Charles Sr.’s widow Augusta was the turn-of-the-century Oakland equivalent of tabloid fodder. She remarried a mining industry guy, Anthony Simons. Her sons liked to say he married their mom for her brewery fortune, and son Henry got arrested in 1897 for socking his stepfather. (The straw that broke the camel’s back? “Henry and his brother Charles called at the Simons house and asked to see their mother. Simons told them that the ‘person’ for whom they were looking was away. To hear his mother spoken of as the ‘person’ angered Henry” and POW. Settle down, son…) After that, stepdad Simons went off to Alaska for 8 months to try and make some more money, and when he got home Augusta slammed the door in his face and told him off.
So, in 1899, Anthony Simons filed a “sensational divorce suit” against the brewery widow, charging her with cruelty and desertion. It might not have helped that she commissioned and installed a bronze bust of the late brewer Charles Sr. in her house the same month she got remarried. (Creepy…) Simons also accused the sons, then between 16 and 22, of being “physical giants” who conspired against him. “The trial of the suit promises to create a stir in the German colony,” said the San Francisco Call.
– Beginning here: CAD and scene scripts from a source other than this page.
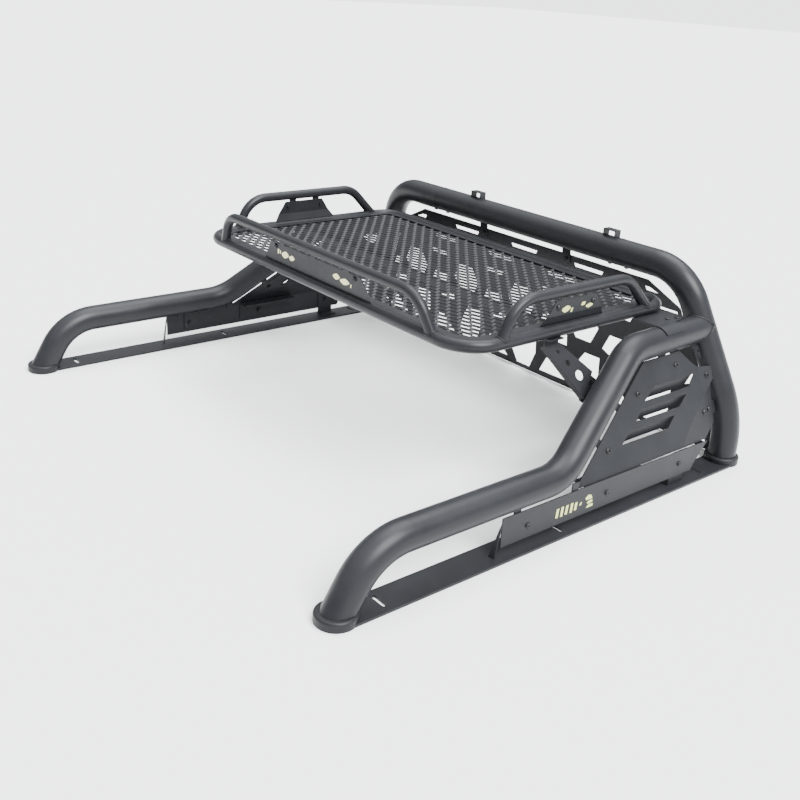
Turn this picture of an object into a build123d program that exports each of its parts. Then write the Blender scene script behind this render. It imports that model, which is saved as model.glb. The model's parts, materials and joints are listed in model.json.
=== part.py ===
from build123d import *
import os
from math import atan2, cos, degrees, radians, sin, tan

os.makedirs("parts", exist_ok=True)

# Frame: X across the vehicle, Y towards the tailgate, Z up, millimetres.
# The origin is the centre of the two base rails, on the face that rests on the bed walls.
# Every right-hand piece (+X) is modelled, and its left-hand twin is mirrored about X = 0.

# ---- driving dimensions ----
TUBE_R = 38.0  # main tube, 76 mm outside diameter
BORE_R = 35.5
FOOT_X = 790.0
FOOT_Y = 659.0
RAIL_X = 794.0
RAIL_W = 80.0
RAIL_T = 6.0
PAD_R = 47.0
SLOT_L = 45.0
SLOT_W = 11.0
SLOT_YS = (-553.0, -19.0, 532.0)
COLLAR_R = 47.0
COLLAR_H = 16.0
COLLAR_ROUND = 6.0

SIDE_TOP_Z = 365.0
KNEE_Z = 130.0
BAR_Y = 602.4
BAR_Z = 506.6
BAR_CORNER_X = 608.0
SPLICE_X = 385.0
SPLICE_L = 120.0
SPLICE_DRILL = 12.0
SLEEVE_T = 4.0

SHEET = 3.0  # thickness of the folded plates
BOLT_R = 4.0
HEAD_R = 7.0
HEAD_H = 4.4
HOLE_R = 4.5
NUT_AF = 13.0
NUT_H = 6.0

BASKET_X = 600.0
BASKET_Z = 420.0
BASKET_FRONT = -181.0
BASKET_REAR = 547.0
BASKET_R = 16.0
FRONT_BEND = 95.0
REAR_BEND = 60.0
LEDGE_W = 30.0
LEDGE_Z = BASKET_Z + 1.0
MESH_Z = LEDGE_Z + SHEET
MESH_T = 4.0
CELL_X = 86.0
CELL_Y = 72.0
STRAND = 13.0
CROSS_Y = 141.0
GUARD_R = 14.0
GUARD_TOP = 515.0

# ---- points on the tube centre lines ----
SIDE_RUN = (
    (FOOT_X, -FOOT_Y, RAIL_T),
    (FOOT_X, -577, 142),
    (FOOT_X, -22, 142),
    (693, 297, SIDE_TOP_Z),
    (677, 624, SIDE_TOP_Z - 1),
)
SIDE_BENDS = (150, 160, 115)
HOOP_RUN = (
    (FOOT_X, FOOT_Y, RAIL_T),
    (FOOT_X, FOOT_Y, KNEE_Z),
    (BAR_CORNER_X, BAR_Y, BAR_Z),
    (SPLICE_X, BAR_Y, BAR_Z),
)
HOOP_BENDS = (365, 144)

# The two tubes of each side and the hoop leg lie close to one leaning plane.
LEAN = 24.7
LEAN_PLANE = Plane(
    origin=(789, 0, 140),
    x_dir=(0, 1, 0),
    z_dir=(cos(radians(LEAN)), 0, sin(radians(LEAN))),
)
# The headboard leans towards the cab, in the plane of the hoop.
HEAD_LEAN = degrees(atan2(FOOT_Y - BAR_Y, BAR_Z - KNEE_Z))
HEAD_FRONT = Plane(
    origin=(0, FOOT_Y + (KNEE_Z * tan(radians(HEAD_LEAN))), 0),
    x_dir=(1, 0, 0),
    z_dir=(0, -cos(radians(HEAD_LEAN)), -sin(radians(HEAD_LEAN))),
)


# ---- helpers ----
def bent_rod(points, bends, radius, mode=Mode.ADD, close=False):
    """Add or cut a round rod along straight runs joined by bends."""
    with BuildLine() as run:
        FilletPolyline(*points, radius=list(bends), close=close)
    path = run.wire()
    with BuildSketch(Plane(origin=path @ 0, z_dir=path % 0)) as section:
        Circle(radius)
    sweep(section.sketch, path=path, mode=mode)


def hollow_tube(points, bends, outer, bore):
    """Add a round tube along straight runs joined by bends to the open part."""
    bent_rod(points, bends, outer)
    bent_rod(points, bends, bore, mode=Mode.SUBTRACT)


def rod(start, end, radius, mode=Mode.SUBTRACT):
    """Add or cut a straight round rod between two points."""
    axis = Vector(*end) - Vector(*start)
    with BuildSketch(Plane(origin=start, z_dir=axis)) as section:
        Circle(radius)
    extrude(section.sketch, amount=axis.length, mode=mode)


def along(start, end, share):
    """A point between two points, or past them."""
    return tuple(a + (b - a) * share for a, b in zip(start, end))


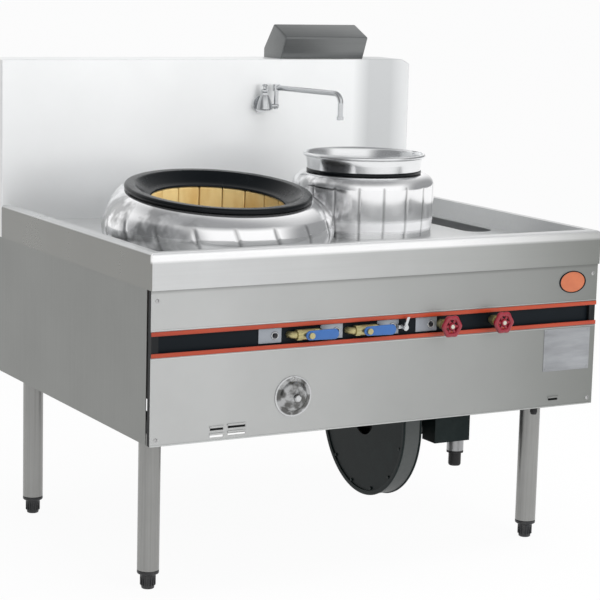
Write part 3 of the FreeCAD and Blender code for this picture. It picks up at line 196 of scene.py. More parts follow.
def free(piece):
    """Only this piece selected and active."""
    bpy.ops.object.select_all(action="DESELECT")
    piece.select_set(True)
    bpy.context.view_layer.objects.active = piece


def settle(piece, place=(0, 0, 0), turn=(0, 0, 0)):
    """Turn a piece about its own origin and put it in its place, then write that into its mesh."""
    free(piece)
    piece.location = [v * MM for v in place]
    piece.rotation_euler = [math.radians(v) for v in turn]
    bpy.ops.object.transform_apply(location=True, rotation=True, scale=True)
    return piece


def turned(outline, steps=96):
    """A closed outline of radius and height, spun about the upright line through the origin."""
    bpy.ops.mesh.primitive_circle_add(vertices=len(outline), radius=MM)
    piece = bpy.context.object
    for point, (radius, height) in zip(piece.data.vertices, outline):
        point.co = (radius * MM, 0, height * MM)
    bpy.ops.object.mode_set(mode="EDIT")
    bpy.ops.mesh.select_all(action="SELECT")
    bpy.ops.mesh.spin(steps=steps, angle=2 * math.pi, center=(0, 0, 0), axis=(0, 0, 1))
    bpy.ops.mesh.select_all(action="SELECT")
    bpy.ops.mesh.remove_doubles(threshold=0.01 * MM)
    bpy.ops.mesh.delete_loose(use_verts=True, use_edges=True, use_faces=False)
    bpy.ops.mesh.select_all(action="SELECT")
    bpy.ops.mesh.normals_make_consistent(inside=False)
    bpy.ops.object.mode_set(mode="OBJECT")
    return piece


def arc(centre, radius, start, end, count=6):
    """Corners of an outline on an arc, its angles counted from outwards up."""
    angles = [math.radians(start + (end - start) * step / count) for step in range(count + 1)]
    return [(centre[0] + radius * math.cos(a), centre[1] + radius * math.sin(a)) for a in angles]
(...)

Charles Sr.’s “giant” sons stayed involved with brewing. His son Joseph Kramm brewed at Anchor until 1902 then bought the plant and helped run it until 1910, when he co-founded the Golden West mini-empire. Charles Kramm Sr’s son and Oakland city councilman Charles Kramm Jr. also got involved. All four brothers co-owned the brewery and it seemed like Charles Jr. and Joseph had the most involvement, at least until Charles Jr. died of tuberculosis.
Oakland Wiki says “After [Charles Jr’s] death, his widow and executor of his will sold Anchor Brewery to Augusta Simons [Charles Jr’s mom, Charles Sr.’s widow] for about $18,000. It appears he had already mortgaged the business to her and that the business was insolvent. No one else would buy it.” This was 1900-1901.
The brewery somehow lasted another 10 years as an independent entity before getting folded into Golden West. It would appear Augusta sold/gave the brewery back to son Joseph Kramm at some point, probably 1902. It was all over by 1911, so the photo at the site labeled “1918” is, in the end, a little less exciting than it could be.
Augusta married a third time, getting hitched to her first husband’s former bookkeeper at the brewery. Some people never learn.
Cool. Dig these historical posts, Jen. I learned a tiny bit about Golden West while researching a post I did a couple of Sessions back. Fascinating stuff, but man, digging up info is hard! Not a lot of stuff out there on these old breweries.
Keep ‘em coming!
“Who do we petition to get a plaque in every one of these locations?”
E Clampus Vitus is always prepared to plaque breweries and bars.